**Dataset excerpt**
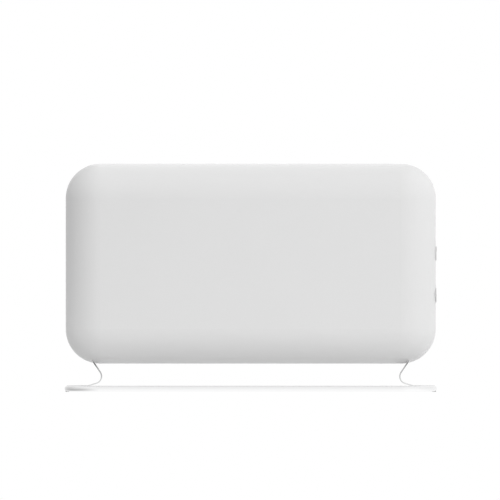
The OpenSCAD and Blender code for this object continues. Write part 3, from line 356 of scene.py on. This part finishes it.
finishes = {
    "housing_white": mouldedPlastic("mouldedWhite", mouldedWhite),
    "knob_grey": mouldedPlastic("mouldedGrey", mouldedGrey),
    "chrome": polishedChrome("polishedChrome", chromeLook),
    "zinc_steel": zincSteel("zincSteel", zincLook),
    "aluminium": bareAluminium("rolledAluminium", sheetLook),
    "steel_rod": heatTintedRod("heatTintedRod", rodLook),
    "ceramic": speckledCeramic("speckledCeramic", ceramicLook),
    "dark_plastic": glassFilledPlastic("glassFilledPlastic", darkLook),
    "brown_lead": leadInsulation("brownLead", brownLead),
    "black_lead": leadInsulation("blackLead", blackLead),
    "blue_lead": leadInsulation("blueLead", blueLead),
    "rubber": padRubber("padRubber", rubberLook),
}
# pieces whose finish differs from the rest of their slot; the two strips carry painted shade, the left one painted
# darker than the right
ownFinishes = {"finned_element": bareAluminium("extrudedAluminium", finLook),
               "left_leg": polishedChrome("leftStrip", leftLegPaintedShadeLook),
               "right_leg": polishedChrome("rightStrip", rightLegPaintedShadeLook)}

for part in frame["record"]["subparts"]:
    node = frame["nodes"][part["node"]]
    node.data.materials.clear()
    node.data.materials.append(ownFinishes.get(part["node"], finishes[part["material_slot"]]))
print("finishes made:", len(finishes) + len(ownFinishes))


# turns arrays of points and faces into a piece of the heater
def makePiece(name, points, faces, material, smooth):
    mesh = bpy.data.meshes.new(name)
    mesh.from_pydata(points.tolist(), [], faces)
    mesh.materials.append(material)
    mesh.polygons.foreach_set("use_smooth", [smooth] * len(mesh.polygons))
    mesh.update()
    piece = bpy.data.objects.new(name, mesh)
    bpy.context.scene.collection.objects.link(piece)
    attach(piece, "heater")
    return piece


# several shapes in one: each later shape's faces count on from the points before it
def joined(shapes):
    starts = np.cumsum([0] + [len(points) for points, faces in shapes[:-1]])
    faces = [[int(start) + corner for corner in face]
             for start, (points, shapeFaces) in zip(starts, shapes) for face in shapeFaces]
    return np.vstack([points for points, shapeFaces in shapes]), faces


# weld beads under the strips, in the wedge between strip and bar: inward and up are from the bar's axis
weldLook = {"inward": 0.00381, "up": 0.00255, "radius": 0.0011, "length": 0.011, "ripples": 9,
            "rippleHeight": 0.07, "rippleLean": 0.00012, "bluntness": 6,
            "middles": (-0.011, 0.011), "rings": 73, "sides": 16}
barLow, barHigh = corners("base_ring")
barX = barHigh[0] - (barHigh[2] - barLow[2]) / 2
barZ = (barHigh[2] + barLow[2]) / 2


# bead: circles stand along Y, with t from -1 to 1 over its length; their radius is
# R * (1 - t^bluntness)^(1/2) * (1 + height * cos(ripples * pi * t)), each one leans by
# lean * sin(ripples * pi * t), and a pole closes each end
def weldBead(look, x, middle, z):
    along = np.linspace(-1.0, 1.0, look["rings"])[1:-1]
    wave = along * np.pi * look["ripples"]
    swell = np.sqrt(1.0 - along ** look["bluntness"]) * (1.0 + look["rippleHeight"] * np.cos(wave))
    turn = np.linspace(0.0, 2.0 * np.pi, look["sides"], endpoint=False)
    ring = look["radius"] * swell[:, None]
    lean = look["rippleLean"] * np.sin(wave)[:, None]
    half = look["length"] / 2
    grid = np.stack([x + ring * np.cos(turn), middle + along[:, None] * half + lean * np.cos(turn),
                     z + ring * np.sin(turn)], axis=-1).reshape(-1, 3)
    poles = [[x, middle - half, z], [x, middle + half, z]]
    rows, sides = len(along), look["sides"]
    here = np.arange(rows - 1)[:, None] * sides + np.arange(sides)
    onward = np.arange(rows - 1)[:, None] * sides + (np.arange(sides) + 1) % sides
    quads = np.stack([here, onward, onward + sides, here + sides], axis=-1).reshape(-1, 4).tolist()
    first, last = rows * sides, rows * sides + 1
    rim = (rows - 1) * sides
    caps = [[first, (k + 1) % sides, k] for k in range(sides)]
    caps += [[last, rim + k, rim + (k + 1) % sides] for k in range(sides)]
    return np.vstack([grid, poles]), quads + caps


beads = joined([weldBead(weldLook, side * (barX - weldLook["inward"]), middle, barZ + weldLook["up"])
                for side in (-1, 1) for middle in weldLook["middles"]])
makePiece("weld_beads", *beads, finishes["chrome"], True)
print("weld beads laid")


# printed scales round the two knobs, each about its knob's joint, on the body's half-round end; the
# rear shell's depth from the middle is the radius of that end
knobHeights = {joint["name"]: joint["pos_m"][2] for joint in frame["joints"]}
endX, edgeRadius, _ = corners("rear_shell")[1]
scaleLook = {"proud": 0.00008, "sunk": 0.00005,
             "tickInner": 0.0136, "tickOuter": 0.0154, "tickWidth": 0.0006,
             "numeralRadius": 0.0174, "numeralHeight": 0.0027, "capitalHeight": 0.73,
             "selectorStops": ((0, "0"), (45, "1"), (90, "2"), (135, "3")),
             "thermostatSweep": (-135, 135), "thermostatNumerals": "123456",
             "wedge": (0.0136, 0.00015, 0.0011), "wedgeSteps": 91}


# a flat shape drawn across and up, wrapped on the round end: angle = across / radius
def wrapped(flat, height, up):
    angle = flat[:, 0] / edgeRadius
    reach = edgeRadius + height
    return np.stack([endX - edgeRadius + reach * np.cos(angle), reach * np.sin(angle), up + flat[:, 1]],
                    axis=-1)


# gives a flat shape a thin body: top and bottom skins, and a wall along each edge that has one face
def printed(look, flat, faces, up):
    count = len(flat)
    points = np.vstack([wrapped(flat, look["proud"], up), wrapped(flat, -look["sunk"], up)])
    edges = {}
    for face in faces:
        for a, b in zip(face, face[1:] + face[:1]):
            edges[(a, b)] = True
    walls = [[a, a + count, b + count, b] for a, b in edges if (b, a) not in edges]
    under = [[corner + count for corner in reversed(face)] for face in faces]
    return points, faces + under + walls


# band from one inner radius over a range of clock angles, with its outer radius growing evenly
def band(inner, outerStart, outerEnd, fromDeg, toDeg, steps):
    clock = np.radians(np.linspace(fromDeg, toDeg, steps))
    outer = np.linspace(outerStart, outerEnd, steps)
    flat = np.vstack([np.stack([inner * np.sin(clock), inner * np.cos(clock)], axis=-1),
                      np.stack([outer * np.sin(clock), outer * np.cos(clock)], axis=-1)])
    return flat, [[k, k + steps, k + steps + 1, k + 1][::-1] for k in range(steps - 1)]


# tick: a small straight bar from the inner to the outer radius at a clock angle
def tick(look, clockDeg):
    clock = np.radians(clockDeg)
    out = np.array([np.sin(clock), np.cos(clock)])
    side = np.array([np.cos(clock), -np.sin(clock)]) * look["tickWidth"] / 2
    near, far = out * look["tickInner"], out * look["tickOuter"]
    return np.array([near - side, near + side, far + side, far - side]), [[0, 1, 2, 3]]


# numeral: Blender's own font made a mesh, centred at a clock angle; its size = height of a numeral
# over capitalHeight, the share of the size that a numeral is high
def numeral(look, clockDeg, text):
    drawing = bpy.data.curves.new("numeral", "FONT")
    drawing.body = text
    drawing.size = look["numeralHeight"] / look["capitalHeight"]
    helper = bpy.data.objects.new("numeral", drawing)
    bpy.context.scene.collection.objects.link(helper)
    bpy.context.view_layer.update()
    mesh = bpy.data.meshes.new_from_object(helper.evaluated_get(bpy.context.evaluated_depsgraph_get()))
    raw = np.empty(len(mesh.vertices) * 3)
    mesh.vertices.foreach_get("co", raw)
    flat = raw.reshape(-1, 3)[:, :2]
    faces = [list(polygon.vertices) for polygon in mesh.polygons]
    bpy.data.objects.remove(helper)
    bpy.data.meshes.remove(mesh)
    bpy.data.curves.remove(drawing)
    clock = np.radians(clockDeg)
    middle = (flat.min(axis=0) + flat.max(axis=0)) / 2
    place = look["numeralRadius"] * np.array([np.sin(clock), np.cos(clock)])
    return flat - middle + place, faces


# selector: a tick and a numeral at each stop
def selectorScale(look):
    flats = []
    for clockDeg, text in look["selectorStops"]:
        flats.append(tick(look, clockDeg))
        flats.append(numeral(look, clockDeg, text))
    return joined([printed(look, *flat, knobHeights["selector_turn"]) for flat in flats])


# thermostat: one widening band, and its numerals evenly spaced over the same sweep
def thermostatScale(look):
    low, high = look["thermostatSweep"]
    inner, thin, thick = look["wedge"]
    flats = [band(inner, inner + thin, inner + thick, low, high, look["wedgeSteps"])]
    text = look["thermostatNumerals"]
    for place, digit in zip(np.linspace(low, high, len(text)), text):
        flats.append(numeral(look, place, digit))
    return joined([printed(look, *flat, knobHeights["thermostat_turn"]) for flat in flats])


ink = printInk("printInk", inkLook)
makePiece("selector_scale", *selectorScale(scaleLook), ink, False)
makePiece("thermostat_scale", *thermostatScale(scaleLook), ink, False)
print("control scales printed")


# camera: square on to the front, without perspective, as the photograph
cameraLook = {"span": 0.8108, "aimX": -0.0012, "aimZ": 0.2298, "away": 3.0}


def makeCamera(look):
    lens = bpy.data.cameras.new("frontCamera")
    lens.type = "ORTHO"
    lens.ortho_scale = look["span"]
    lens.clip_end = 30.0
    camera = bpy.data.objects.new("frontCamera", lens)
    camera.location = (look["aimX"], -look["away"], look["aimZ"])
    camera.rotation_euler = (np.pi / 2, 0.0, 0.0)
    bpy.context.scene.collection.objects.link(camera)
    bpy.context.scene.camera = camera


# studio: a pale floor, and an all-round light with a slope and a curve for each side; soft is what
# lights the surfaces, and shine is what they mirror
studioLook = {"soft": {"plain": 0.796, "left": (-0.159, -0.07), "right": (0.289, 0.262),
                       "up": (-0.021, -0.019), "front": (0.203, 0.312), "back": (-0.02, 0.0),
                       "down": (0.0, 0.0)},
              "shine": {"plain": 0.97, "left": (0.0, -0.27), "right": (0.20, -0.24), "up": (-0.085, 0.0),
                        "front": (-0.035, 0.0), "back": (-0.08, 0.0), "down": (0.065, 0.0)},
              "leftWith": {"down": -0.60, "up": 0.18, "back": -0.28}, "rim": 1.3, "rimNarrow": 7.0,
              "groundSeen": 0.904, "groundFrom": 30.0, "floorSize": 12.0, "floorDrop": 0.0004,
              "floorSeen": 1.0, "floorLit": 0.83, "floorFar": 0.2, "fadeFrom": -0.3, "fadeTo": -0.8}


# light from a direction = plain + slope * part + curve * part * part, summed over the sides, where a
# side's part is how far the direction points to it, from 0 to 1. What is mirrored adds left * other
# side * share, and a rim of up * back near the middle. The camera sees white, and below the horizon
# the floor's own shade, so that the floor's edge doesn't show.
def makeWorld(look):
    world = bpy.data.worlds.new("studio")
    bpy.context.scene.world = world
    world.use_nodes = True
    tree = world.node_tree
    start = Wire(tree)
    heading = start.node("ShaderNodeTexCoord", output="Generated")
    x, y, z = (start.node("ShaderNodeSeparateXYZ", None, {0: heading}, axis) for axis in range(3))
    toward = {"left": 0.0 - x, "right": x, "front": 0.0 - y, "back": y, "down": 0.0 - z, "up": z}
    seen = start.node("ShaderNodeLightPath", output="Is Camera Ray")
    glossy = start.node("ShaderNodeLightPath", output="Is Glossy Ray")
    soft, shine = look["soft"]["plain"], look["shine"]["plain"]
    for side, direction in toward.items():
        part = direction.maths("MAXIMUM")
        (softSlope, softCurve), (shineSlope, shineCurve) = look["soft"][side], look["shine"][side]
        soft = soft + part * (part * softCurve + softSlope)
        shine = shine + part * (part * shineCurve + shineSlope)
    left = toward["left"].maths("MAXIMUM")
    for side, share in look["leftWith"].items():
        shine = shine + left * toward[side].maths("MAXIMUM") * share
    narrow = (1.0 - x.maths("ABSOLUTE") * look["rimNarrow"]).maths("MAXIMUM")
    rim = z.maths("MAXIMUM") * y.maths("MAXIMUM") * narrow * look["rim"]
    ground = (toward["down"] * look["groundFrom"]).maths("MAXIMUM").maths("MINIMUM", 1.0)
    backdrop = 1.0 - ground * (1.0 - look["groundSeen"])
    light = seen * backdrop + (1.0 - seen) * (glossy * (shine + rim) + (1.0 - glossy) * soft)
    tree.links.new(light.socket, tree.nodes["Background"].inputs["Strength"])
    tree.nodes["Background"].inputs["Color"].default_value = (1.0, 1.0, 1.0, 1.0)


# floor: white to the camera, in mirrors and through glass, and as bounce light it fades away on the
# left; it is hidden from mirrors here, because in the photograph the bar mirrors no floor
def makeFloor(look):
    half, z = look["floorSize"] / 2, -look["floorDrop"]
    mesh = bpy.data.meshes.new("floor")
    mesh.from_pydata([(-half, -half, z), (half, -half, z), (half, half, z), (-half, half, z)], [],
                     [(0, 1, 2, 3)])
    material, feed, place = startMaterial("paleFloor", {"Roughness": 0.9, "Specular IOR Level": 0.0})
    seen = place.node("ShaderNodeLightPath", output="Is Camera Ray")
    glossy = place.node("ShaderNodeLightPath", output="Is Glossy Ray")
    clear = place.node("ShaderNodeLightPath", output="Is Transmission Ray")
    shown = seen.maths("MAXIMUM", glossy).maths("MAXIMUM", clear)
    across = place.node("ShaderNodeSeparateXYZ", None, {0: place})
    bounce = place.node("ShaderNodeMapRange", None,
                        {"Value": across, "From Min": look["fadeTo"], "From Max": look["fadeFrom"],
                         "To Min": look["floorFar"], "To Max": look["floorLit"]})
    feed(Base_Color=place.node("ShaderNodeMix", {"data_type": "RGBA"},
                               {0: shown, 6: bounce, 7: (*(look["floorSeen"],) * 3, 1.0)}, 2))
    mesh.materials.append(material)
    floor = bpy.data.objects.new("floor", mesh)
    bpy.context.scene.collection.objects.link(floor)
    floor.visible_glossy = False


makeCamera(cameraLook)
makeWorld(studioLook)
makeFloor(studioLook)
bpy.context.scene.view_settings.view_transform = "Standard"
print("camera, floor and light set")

**Exercise requirements**
Look over the material above and show each line where "Blender" appears.

**Solved problem**
The OpenSCAD and Blender code for this object continues. Write part 3, from line 356 of scene.py on. This part finishes it.
# numeral: Blender's own font made a mesh, centred at a clock angle; its size = height of a numeral